His initial plan was to set out from Napa Point and head south, but closures in the Flathead National Forest from the Lion Creek Fire curtailed the longer option.

Instead he made a pre-dawn start from Rumble Creek, on Aug. 22, ascending several thousand feet, along one of the only trail sections of his route to reach Holland Peak.  Initial worries that the trek would be hampered by wildfire smoke were cast aside as the sunrise broke clear when he popped onto the Swan Crest.

“That was a high point right away: the morning light on Holland was amazing,” Bender said. “And the ridgeline out to Holland Peak is a cool slanted slab — it feels really aesthetic — that was the perfect start to the adventure.”

Other than Holland Peak, and a few mountains around Holland Lake to the south, the route along the ridgeline was a question mark for Bender.

“That challenge of adventuring into the unknown and onsighting was part of the allure,” Bender said.

Part of the unknown was just south of Ptarmigan Peak, an area Bender had been unable to traverse during a hike two years ago. This time he figured out the route between peaks, solving another piece of the puzzle.

“It was nice to go back there to the same section that had turned me back before,” Bender said. “It’s cool to feel like you’re progressing.”

Bender was in such good spirits on the first day of his trek that he reached the rendezvous point with his crew early. He decided to tack on a few extra miles and an extra peak while he waited for them.

“Having friends who are willing to support me just adds to the experience,” said Bender, who was able to travel with a light pack and still have a full camp and hot meal at the end of his first day with the help of two friends who hiked in to spend the night.
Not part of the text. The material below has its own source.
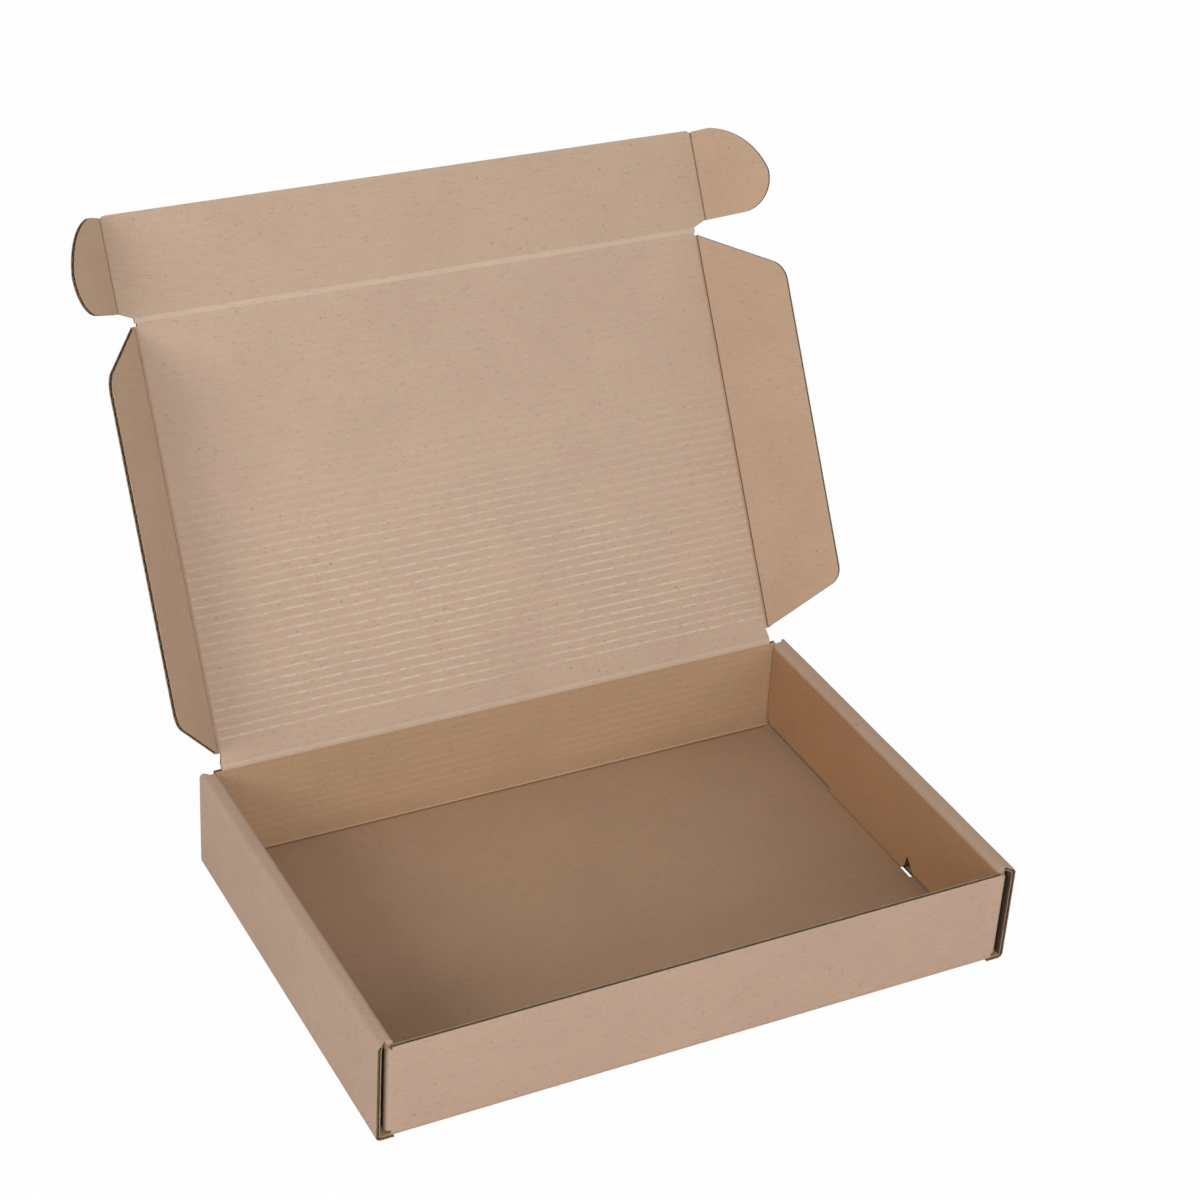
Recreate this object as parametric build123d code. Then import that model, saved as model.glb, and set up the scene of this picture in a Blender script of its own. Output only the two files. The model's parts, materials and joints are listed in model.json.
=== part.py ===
from build123d import *
from math import cos, radians, sin, tan
import os

# Roll-end mailer box of single-wall corrugated board, folded from one blank and standing open.
# Millimetres. Origin: centre of the base's underside. +X right along the front wall, +Y to the
# back wall, +Z up. Every panel is one board thick, and each crease turns about mid-board.

# ---- overall sizes -----------------------------------------------------------------------
width = 228.0                 # across the outer side walls
depth = 152.0                 # front wall's face to back wall's face
height = 37.4                 # to the top of the rolled side walls
board = 1.4                   # corrugated board
bend_radius = 1.9             # outside of a board's right-angle bend

# ---- clearances --------------------------------------------------------------------------
ear_clearance = 0.15          # each side of a locked ear in its pocket
ply_gap = 0.05                # between boards that lie on each other in a roll
hinge_gap = 0.1               # between a panel's edge and the round edge that turns beside it
lid_clearance = 0.2           # closed lid above the rolls, side flaps inside the walls
tuck_clearance = 0.4          # closed tuck flap in front of the front wall

# ---- tray --------------------------------------------------------------------------------
front_wall_drop = 1.7         # front wall's cut edge below the top of the rolls
corner_flap_length = 36.0     # front and back walls' flaps, folded back inside the rolls
corner_flap_margin = 3.0      # corner flaps' top and bottom edges inside the walls' height
inner_panel_lift = 2.0        # inner side panels' lower edges above the base
inner_panel_end_gap = 0.4     # inner side panels' ends from the front and back walls
inner_panel_foot = (2.6, 7.0)  # cut-back at the rear lower corner: along the wall, upwards
lock_tab_length = 51.0        # tab through the base, along the wall
lock_tab_rear = 48.0          # tab's rear end from the back wall's face
lock_tab_slant = 3.0          # tab's front end leans by this much
lock_tab_inset = 0.1          # tab's foot above the underside of the base
relief_rise = 4.6             # notch at the tab's front root, above the panel's lower edge
relief_length = 5.6
slot_clearance = 0.3          # slot around the lock tab's thickness
slot_overrun = 4.5            # slot beyond the front end of the tab
hinge_line_inset = 0.75       # hinge crease's ends inside the lid's side creases

# ---- lid ---------------------------------------------------------------------------------
lid_open_angle = 120.5        # from closed
lid_notch_length = 4.2        # notch between the hinge crease and each side flap
side_flap_rise = 4.9          # side flaps shorter than the walls' height by this
side_flap_rear_slope = 0.44   # rear edge's rise for each millimetre outwards
side_flap_front_slope = 0.52
side_flap_front_start = 2.0   # its root from the tuck crease
side_flap_rear_radius = 7.0
side_flap_front_radius = 8.5
side_flap_open_angle = 54.5   # folded in from the plane of the lid
side_flap_max_angle = 124.0   # with the lid closed

# ---- tuck flap and ears ------------------------------------------------------------------
tuck_rise = 2.5               # closed tuck flap's edge above the underside of the base
tuck_corner_radius = 1.5
ear_width = 27.4
ear_root = 2.9                # ear's lower edge from the tuck flap's crease
ear_open_angle = 50.0         # folded in from the plane of the tuck flap

# ---- places worked out from the sizes ------------------------------------------------------
half_board = board / 2
half_width = width / 2
half_depth = depth / 2
front_top = height - front_wall_drop
ear_x = half_width - board - ear_clearance - half_board
corner_fold_x = ear_x - half_board - ear_clearance
inner_panel_x = corner_fold_x - board - ply_gap
inner_face_x = inner_panel_x - board
side_flap_x = inner_face_x - lid_clearance - half_board
hinge_y = half_depth - half_board
hinge_z = height + lid_clearance + half_board
lid_length = hinge_y + half_depth + tuck_clearance + half_board
hinge_line_half = side_flap_x - hinge_line_inset
side_flap_width = height - side_flap_rise
tuck_height = hinge_z - tuck_rise
side_crease_gap = half_board * tan(radians(side_flap_max_angle / 2)) + hinge_gap
lid_half = side_flap_x - side_crease_gap
tuck_half = ear_x - half_board - hinge_gap
tab_rear_y = half_depth - lock_tab_rear
tab_front_y = tab_rear_y - lock_tab_length

lid_place = Location(Plane(
    origin=(0, hinge_y, hinge_z),
    x_dir=(1, 0, 0),
    z_dir=(0, -sin(radians(lid_open_angle)), -cos(radians(lid_open_angle))),
))
tuck_place = lid_place * Pos(0, lid_length, 0)


def box(x, y, z):
    """A block from three (low, high) pairs."""
    size = [high - low for low, high in (x, y, z)]
    middle = [(high + low) / 2 for low, high in (x, y, z)]
    return Pos(*middle) * Box(*size)


def bent_board(corners):
    """The section of a bent board whose outer side runs through the corners, board on its left."""
    outer = FilletPolyline(*corners, radius=bend_radius)
    return make_face(outer.offset_2d(board, kind=Kind.INTERSECTION, side=Side.LEFT, closed=True))


def panel(outline):
    """A flat panel about its middle plane."""
    return extrude(outline, amount=half_board, both=True)


def round_edge(start, end):
    """The half-round edge, as a rod, that lets a panel turn about the line start to end."""
    axis = Vector(*end) - Vector(*start)
    place = Plane(origin=start, z_dir=axis)
    return extrude(place * Circle(half_board), amount=axis.length)


# ---- tray ----------------------------------------------------------------------------------
def side_rolls():
    """Base, outer side walls, roll tops and inner side panels, as one bent section along Y."""
    lift = board + inner_panel_lift
    section = bent_board([
        (-inner_face_x, lift), (-inner_face_x, height), (-half_width, height), (-half_width, 0),
        (half_width, 0), (half_width, height), (inner_face_x, height), (inner_face_x, lift),
    ])
    return extrude(Plane.XZ * section, amount=half_depth, both=True)


def roll_end_cuts():
    """What is cut from the inner side panels and roll tops at the front and the back."""
    cuts = []
    for end in (-1, 1):
        wall_face = end * half_depth
        panel_end = end * (half_depth - board - inner_panel_end_gap)
        for side in (-1, 1):
            outline = make_face(Polyline(
                (side * (half_width - board), wall_face),
                (side * corner_fold_x, panel_end),
                (side * (lid_half - board), panel_end),
                (side * (lid_half - board), end * (half_depth + board)),
                (side * (half_width - board), end * (half_depth + board)),
                close=True,
            ))
            cuts.append(Pos(0, 0, board + hinge_gap) * extrude(outline, amount=height))
    return cuts


def base_end_cuts():
    """Room at the ends of the base for the front and back walls' bends."""
    cuts = []
    for end in (-1, 1):
        y = sorted((end * (half_depth - bend_radius), end * (half_depth + board)))
        cuts.append(box((-corner_fold_x, corner_fold_x), y, (-board, board + hinge_gap)))
    return cuts


def end_wall(end, top, wall_half):
    """Front (end -1) or back (end 1) wall with its bend to the base and its two corner flaps."""
    corners = [(0, 0), (end * half_depth, 0), (end * half_depth, top)]
    if end > 0:
        section = bent_board(corners)
    else:
        section = mirror(bent_board([(0, 0), (half_depth, 0), (half_depth, top)]), about=Plane.YZ)
    section -= Rectangle(2 * (half_depth - 2 * bend_radius), 4 * board)
    upright = extrude(Plane.YZ * section, amount=wall_half, both=True)
    length = half_depth - corner_flap_length
    ring = [
        (-corner_fold_x, end * length), (-corner_fold_x, end * half_depth),
        (corner_fold_x, end * half_depth), (corner_fold_x, end * length),
    ]
    if end > 0:
        ring.reverse()
    low = corner_flap_margin
    flaps = Pos(0, 0, low) * extrude(bent_board(ring), amount=height - corner_flap_margin - low)
    return upright, flaps


def lock_tab(side):
    """Lock tab below an inner side panel, seen along X, with its slanted front end."""
    top = board + inner_panel_lift
    outline = make_face(Polyline(
        (tab_rear_y, top), (tab_rear_y, lock_tab_inset),
        (tab_front_y + lock_tab_slant, lock_tab_inset), (tab_front_y, top),
        close=True,
    ))
    x = inner_face_x if side > 0 else -inner_panel_x
    return Pos(x, 0, 0) * extrude(Plane.YZ * outline, amount=board)


def relief_notch(side):
    """Three-cornered notch in the inner side panel, in front of the lock tab's root."""
    low = board + inner_panel_lift - hinge_gap
    outline = make_face(Polyline(
        (tab_front_y, low), (tab_front_y - half_board, low + relief_rise),
        (tab_front_y - relief_length, low),
        close=True,
    ))
    x = side * (inner_face_x + half_board)
    return Pos(x, 0, 0) * extrude(Plane.YZ * outline, amount=board, both=True)


def lock_slot(side):
    """Slot through the base for a lock tab."""
    x = side * (inner_face_x + half_board)
    half = half_board + slot_clearance
    y = (tab_front_y - slot_overrun, tab_rear_y + slot_clearance)
    return box((x - half, x + half), y, (-board, board + hinge_gap))


def rear_foot_cut(side):
    """Cut-back at the rear lower corner of an inner side panel."""
    length, rise = inner_panel_foot
    x = side * (inner_face_x + half_board)
    end = half_depth - board
    return box((x - board, x + half_board + ply_gap / 2), (end - length, end), (board + hinge_gap, board + rise))


def build_tray():
    tray = side_rolls()
    for cut in roll_end_cuts() + base_end_cuts():
        tray -= cut
    for side in (-1, 1):
        tray -= rear_foot_cut(side)
        tray -= relief_notch(side)
        tray -= lock_slot(side)
        tray += lock_tab(side)
    wall_half = corner_fold_x - bend_radius
    for end, top in ((-1, front_top), (1, hinge_z - half_board - hinge_gap)):
        upright, flaps = end_wall(end, top, wall_half)
        tray += upright
        tray += flaps
    return tray


# ---- lid -----------------------------------------------------------------------------------
def build_lid():
    """Lid panel in its own plane: X across, Y from the hinge to the tuck crease."""
    far = lid_length - half_board - hinge_gap
    outline = make_face(Polyline(
        (-hinge_line_half, 0), (hinge_line_half, 0), (hinge_line_half, 0.4 * lid_notch_length),
        (lid_half, lid_notch_length), (lid_half, far), (-lid_half, far),
        (-lid_half, lid_notch_length), (-hinge_line_half, 0.4 * lid_notch_length),
        close=True,
    ))
    lid = panel(outline)
    lid += round_edge((-hinge_line_half, 0, 0), (hinge_line_half, 0, 0))
    return lid_place * lid


def side_flap_outline():
    """Side flap: X out from its crease, Y from the lid's hinge."""
    rear = lid_notch_length + 0.7
    front = lid_length - side_flap_front_start
    rear_corner = rear + side_flap_rear_slope * side_flap_width
    front_corner = front - side_flap_front_slope * side_flap_width
    outline = make_face(Polyline(
        (0, rear), (side_flap_width, rear_corner), (side_flap_width, front_corner), (0, front),
        close=True,
    ))
    outer = outline.vertices().group_by(Axis.X)[-1].sort_by(Axis.Y)
    outline = fillet(outer[0], side_flap_rear_radius)
    outer = outline.vertices().sort_by_distance((side_flap_width, front_corner))[0]
    return fillet(outer, side_flap_front_radius), rear, front


def build_side_flap(side):
    outline, rear, front = side_flap_outline()
    flap = panel(outline) + round_edge((0, rear, 0), (0, front, 0))
    if side < 0:
        flap = mirror(flap, about=Plane.YZ)
    turn = -side * side_flap_open_angle
    return lid_place * Pos(side * side_flap_x, 0, 0) * Rot(0, turn, 0) * flap


# ---- tuck flap and ears --------------------------------------------------------------------
def build_tuck_flap():
    """Tuck flap in the plane of the lid: X across, Y from the tuck crease outwards."""
    root = side_flap_x
    top = tuck_height
    outline = make_face(Polyline(
        (-root, 0), (root, 0), (tuck_half, ear_root), (tuck_half, top),
        (-tuck_half, top), (-tuck_half, ear_root),
        close=True,
    ))
    corners = outline.vertices().group_by(Axis.Y)[-1]
    outline = fillet(corners, tuck_corner_radius)
    flap = panel(outline) + round_edge((-root, 0, 0), (root, 0, 0))
    return tuck_place * flap


def ear_outline():
    """Ear: X out from its crease, Y from the tuck crease; blunt below, swept back above."""
    top = tuck_height - 0.6
    shoulder = (0.52 * ear_width, ear_root)
    tip = (ear_width, 0.45 * tuck_height)
    crown = (0.28 * ear_width, top)
    lower = ThreePointArc(shoulder, (0.88 * ear_width, 0.19 * tuck_height), tip)
    upper = ThreePointArc(tip, (0.74 * ear_width, 0.79 * tuck_height), crown)
    return make_face([
        Line((0, ear_root), shoulder), lower, upper, Line(crown, (0, top)), Line((0, top), (0, ear_root)),
    ]), top


def build_ear(side):
    outline, top = ear_outline()
    ear = panel(outline) + round_edge((0, ear_root, 0), (0, top, 0))
    if side < 0:
        ear = mirror(ear, about=Plane.YZ)
    turn = -side * ear_open_angle
    return tuck_place * Pos(side * ear_x, 0, 0) * Rot(0, turn, 0) * ear


nodes = {
    "tray": build_tray(),
    "lid": build_lid(),
    "tuck_flap": build_tuck_flap(),
    "left_ear": build_ear(-1),
    "right_ear": build_ear(1),
    "left_side_flap": build_side_flap(-1),
    "right_side_flap": build_side_flap(1),
}

os.makedirs("parts", exist_ok=True)
for name, solid in nodes.items():
    solid.label = name
    export_step(solid, f"parts/{name}.step")
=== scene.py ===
import json
import math

import bmesh
import bpy
import numpy as np
from mathutils import Matrix, Vector


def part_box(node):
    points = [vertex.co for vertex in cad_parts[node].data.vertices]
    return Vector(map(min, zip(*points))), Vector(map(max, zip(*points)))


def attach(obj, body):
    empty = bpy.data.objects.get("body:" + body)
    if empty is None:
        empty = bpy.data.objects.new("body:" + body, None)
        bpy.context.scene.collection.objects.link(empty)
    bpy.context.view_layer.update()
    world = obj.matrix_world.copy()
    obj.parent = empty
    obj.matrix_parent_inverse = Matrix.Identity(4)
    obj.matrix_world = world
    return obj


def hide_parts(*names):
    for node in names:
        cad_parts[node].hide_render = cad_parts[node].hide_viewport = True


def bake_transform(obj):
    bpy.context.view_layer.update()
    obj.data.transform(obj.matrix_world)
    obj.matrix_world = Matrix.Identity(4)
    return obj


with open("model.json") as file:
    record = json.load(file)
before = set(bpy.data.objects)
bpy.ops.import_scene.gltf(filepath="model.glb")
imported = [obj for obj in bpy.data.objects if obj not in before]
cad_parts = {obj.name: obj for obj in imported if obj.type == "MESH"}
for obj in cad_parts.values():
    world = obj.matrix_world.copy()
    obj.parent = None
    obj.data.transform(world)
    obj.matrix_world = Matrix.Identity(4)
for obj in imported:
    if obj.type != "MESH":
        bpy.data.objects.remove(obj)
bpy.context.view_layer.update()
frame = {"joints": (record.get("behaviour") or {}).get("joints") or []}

# Lengths are in millimetres until a mesh is made. A board lies in (u, v, w): u across its flutes,
# v along them, and w through its thickness, positive towards the inside of the folded box.
MM = 0.001
BOARD = 1.4
HALF = BOARD / 2
LINER = 0.24            # thickness of each facing paper
FLUTE = 3.2             # from one flute to the next
ROW = FLUTE / 6
BUMP_DEPTH = 0.0002     # metres
WASHBOARD = 0.006       # how far the facings sink between flutes

# ---- places read from the frame ---------------------------------------------------------------
joints = {j["name"]: j for j in frame["joints"]}


def joint_point(name):
    return np.array(joints[name]["pos_m"], float) / MM


tray_high = np.array(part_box("tray")[1]) / MM
HINGE = joint_point("lid_crease")
TUCK_LINE = joint_point("tuck_flap_crease")
ALONG = np.array(joints["right_side_flap_crease"]["axis"], float)
ALONG /= np.linalg.norm(ALONG)
ACROSS = np.array([1.0, 0.0, 0.0])
INWARD = np.array([0.0, -ALONG[2], ALONG[1]])
LID_LENGTH = np.linalg.norm(TUCK_LINE - HINGE)
FLAP_X = abs(joint_point("right_side_flap_crease")[0])
EAR_X = abs(joint_point("right_ear_crease")[0])
HALF_WIDTH, HALF_DEPTH = tray_high[0], tray_high[1]
HEIGHT = HINGE[2] - HALF - 0.2          # top of the rolled sides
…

The full camp let Bender sleep comfortably after his first 31 miles.

The second day involved scrambling through brush and boulder fields and ripped shoes and an unfortunate lack of clean socks, but Bender completed the rest of the 60-mile trek in high spirits.

The end of the venture occurred without a finish line or fanfare. Bender made it to Morrell Peak, and then decided the lookout a few hundred yards away was a better ending point. He ran up, gave the building a quick slap of appreciation, trotted down to his car and drove home.

“The fun thing about these trips is that you think you’ll have this time to solve the world’s problems, or your own problems at least,” Bender said. “Sometimes it just doesn’t happen. I was moving for 17 hours and what did I accomplish? Absolutely nothing mentally.”

All told, Bender covered just over 60 miles and more than 30,000 vertical feet of elevation gain.

“It feels good as a mark of personal progression, to go to a place like this and put a goal together, cover cool country, do it safely, and feel in control the whole time,” Bender said.

Four years ago, Bender did a linkup of high points in Idaho that was similar in distance and elevation gain, but was “physically and mentally crushed by it.” This time he felt merely felt “appropriately fatigued.”

The Swan Crest is part of a bigger goal Bender has to one day link up the entirety of the Swan Range, from Columbia Mountain in the north to Morrell lookout in the south, a roughly 130-mile trek.

“There’s part of me that really wanted to do the comprehensive traverse, because it makes logical sense as a route, but I’ll line that up for the future,” Bender said. “They’re not going anywhere.”